Comienza Rumania. El embajador me hizo un formidable regalo, un viaje a Timisoara un fin de semana. El coche diplomático con un chofer llamado Gabor, nombre húngaro al por mayor. Nos metimos en la impecable autopista con peaje, con visor y fichaje electrónico para todos, mientras cantábamos canciones infantiles húngaras que me entonaban mis abuelos. Botsi botsi tarka (la tortuga botsi), el aza sep aza sep aki nak a sama kek (qué lindo es / qué lindo es / tener ojos azules), que es como “La cumparsita” húngara, y alguna reminiscencia campesina, como la de Debrecenme kena mani puika kakash kena vani (debería ir a la ciudad de Debrecen para comprar unos pavos).
Llegué a la ciudad en la que nací, cuyos primeros edificios devoré con los ojos. Me quedaría treinta y seis horas en el Hotel Timisoara. Gabor se hospedaba en Arad, ciudad a cincuenta kilómetros al norte.
Frente al hotel, había un paseo central dividido por canteros, que contorneaban el teatro municipal. Dejé el equipaje, bajé, salí, di dos pasos y lloré. Así, no sé por qué, era la ciudad en la que había nacido, la de mis padres. Supongo que fue por eso, por mi padre muerto hacía poco tiempo y por mi madre inconsciente, pero con los ojos abiertos y mirada neutra por un ACV en su casa de Acassuso; por mí, entonces, sin ellos. Era mi cuerpo que lloraba.

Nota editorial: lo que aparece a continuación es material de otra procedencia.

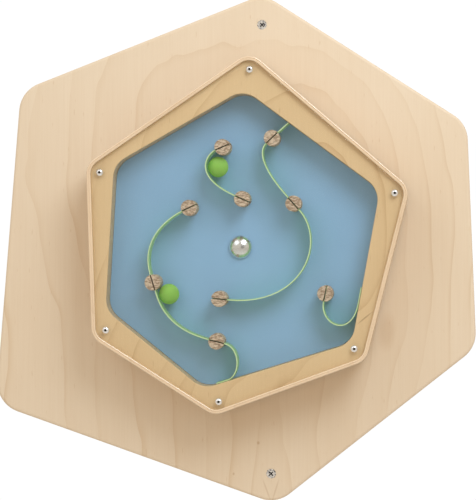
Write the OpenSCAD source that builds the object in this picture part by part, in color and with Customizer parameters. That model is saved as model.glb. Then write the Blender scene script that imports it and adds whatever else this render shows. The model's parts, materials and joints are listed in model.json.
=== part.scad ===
// Marble run for a wall: a six-sided drum that turns on a six-sided wall board.
// X runs to the right, Z runs up, and the wall is the plane Y = 0, with the
// whole run in front of it, towards -Y. The origin is midway between the two
// wall screws. Depths are counted from the wall towards the viewer.

/* [Wall board] */
// Thickness of the wall board
board_t = 18; // [15:1:24]
// Radius of the board's corners
board_corner_r = 33; // [20:1:40]
// Diameter of the wall screws' threads
wall_screw_d = 5; // [4.5:0.5:6]
// How far the wall screws reach into the wall
wall_screw_reach = 30; // [20:5:60]

/* [Drum] */
// Gap between the board and the drum
drum_gap = 5; // [4:0.5:8]
// Thickness of the drum's back plate
plate_t = 18; // [16:1:24]
// Thickness of the coloured floor
floor_t = 2; // [1:0.5:3]
// Depth of the chamber from its floor to the pane
chamber_d = 28; // [26:1:40]
// Thickness of the ring's rear layer
rear_ring_t = 18; // [12:1:18]
// Radius of the drum's outer corners
drum_corner_r = 20; // [12:1:30]
// Radius of the opening's corners
opening_corner_r = 25; // [15:1:30]
// Width of the lip round the pane
lip_w = 4.5; // [3:0.5:6]

/* [Pane] */
// Thickness of the clear pane
pane_t = 4; // [3:0.5:5]
// How far the lip stands in front of the pane
lip_proud = 1.5; // [0:0.5:2]
// Diameter of the pane screws' shanks
pane_screw_d = 4; // [3:0.5:5]

/* [Track] */
// Diameter of the pegs
peg_d = 17; // [14:1:20]
// Gap between a peg's end and the pane
peg_gap = 0.5; // [0.5:0.5:2]
// Thickness of the flexible strips
strip_t = 1.2; // [1:0.1:2]
// Width of the flexible strips
strip_w = 24; // [18:1:24]
// Diameter of the marbles
marble_d = 22; // [18:1:22]

/* [Pivot] */
// Diameter of the pivot bolt
bolt_d = 10; // [8:1:10]
// Diameter of the bolt's domed head
dome_d = 25; // [20:1:28]
// Height of the dome
dome_h = 8; // [6:0.5:10]

/* [Hidden] */
$fn = 64;

// Depths of the drum's layers, from the wall
plate_back = board_t + drum_gap;
plate_front = plate_back + plate_t;
floor_front = plate_front + floor_t;
ring_joint = plate_front + rear_ring_t;
ledge = floor_front + chamber_d;
pane_front = ledge + pane_t;
lip_front = pane_front + lip_proud;

// Sharp corners, clockwise from the top. The board's are [x, z] from the origin,
// the drum's are [x, z] from the pivot.
board_corners = [[-3.5, 278], [217.5, 136], [227.5, -106], [10.5, -278], [-299, -170], [-271, 174]];
drum_corners = [[12.5, 208.5], [182.5, 63], [136, -120.5], [-26, -180], [-157.5, -97], [-163.5, 88.5]];
opening_corners = [[5.5, 168.5], [150.5, 61], [121, -102], [-38.5, -151.5], [-143, -67.5], [-134, 88.5]];
pane_screw_places = [[12, 189.5], [166.5, 57.5], [123.5, -108], [-21, -165], [-142.5, -89], [-149, 80]];

// The pivot, and the upper wall screw: the lower one is opposite it
pivot = [-26.5, 2.5];
wall_screw_place = [-5, 244.5];

// Pegs: place from the pivot, and the heading of the strip in the slot
pegs = [
    [-17.5, 107, -157], [3.5, 51.5, -24], [35.5, 116.5, -137],
    [58.5, 46.5, -48], [-21, -55.5, 174], [-53.5, 42, -155],
    [-92.5, -38, -73], [-24, -101, -14], [92.5, -49.5, -102]
];

// Each peg's slot: play beside the strip, and the wood left under it
slot_play = 0.1;
slot_floor = 1.5;

// Each peg's tenon: diameter, and how deep it goes below the chamber's floor
tenon_d = 10;
tenon_l = 14;

// Marbles, from the pivot
marble_places = [[-23, 86], [-76, -50.5]];

// Wall screws: countersunk head, plain shank inside the board, and point
wall_head_d = 10.5;
wall_shank_d = 3.6;
wall_point_d = 0.6;
wall_point_l = 5;

// Pane screws: button head with a six-sided socket, and the insert each turns in
pane_head_d = 7.6;
pane_head_h = 2.2;
pane_screw_l = 14;
socket_flats = 2.5;
socket_depth = 1.5;
insert_d = 5.6;
insert_l = 8;

// Countersunk screws through the ring from the back, and through the glide ring
ring_screw_d = 4;
ring_screw_l = ledge - plate_back - 3;
ring_head_d = 8;
glide_screw_d = 3.5;
glide_head_d = 7;
glide_screw_reach = 10;

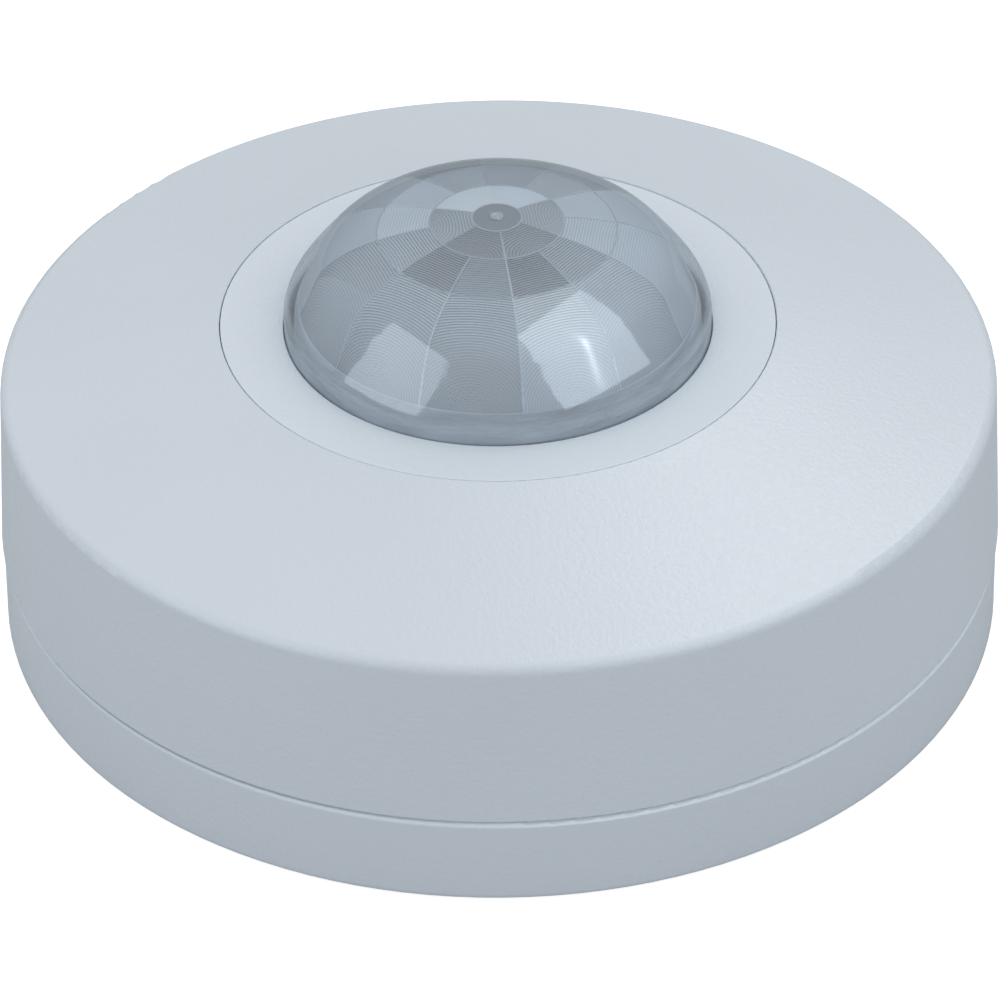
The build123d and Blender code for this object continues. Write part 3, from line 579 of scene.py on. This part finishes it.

Estaba solo en Timisoara y me puse en acción. El profesor Neumann, el que había conocido en Budapest, y Ciprian Valcan, otro académico que no hacía más que abrazarme porque estaba frente a un argentino de Timisoara que había estudiado en Francia como él, fueron mis anfitriones. Neumann es historiador, uno de los más renombrados en Rumania, traducido al inglés, al alemán, y estudioso del Banato y de la historia de los judíos de la región.
Era lo que necesitaba. Yo quería saber por qué mis padres se habían salvado. Y me dio unos datos preciosos, que luego completaría. Mi rumanidad tiene que ver con ese asunto, que mis padres se salvaran, aunque ellos jamás me dijeron que se salvaron. Simplemente, se fueron ; nos fuimos.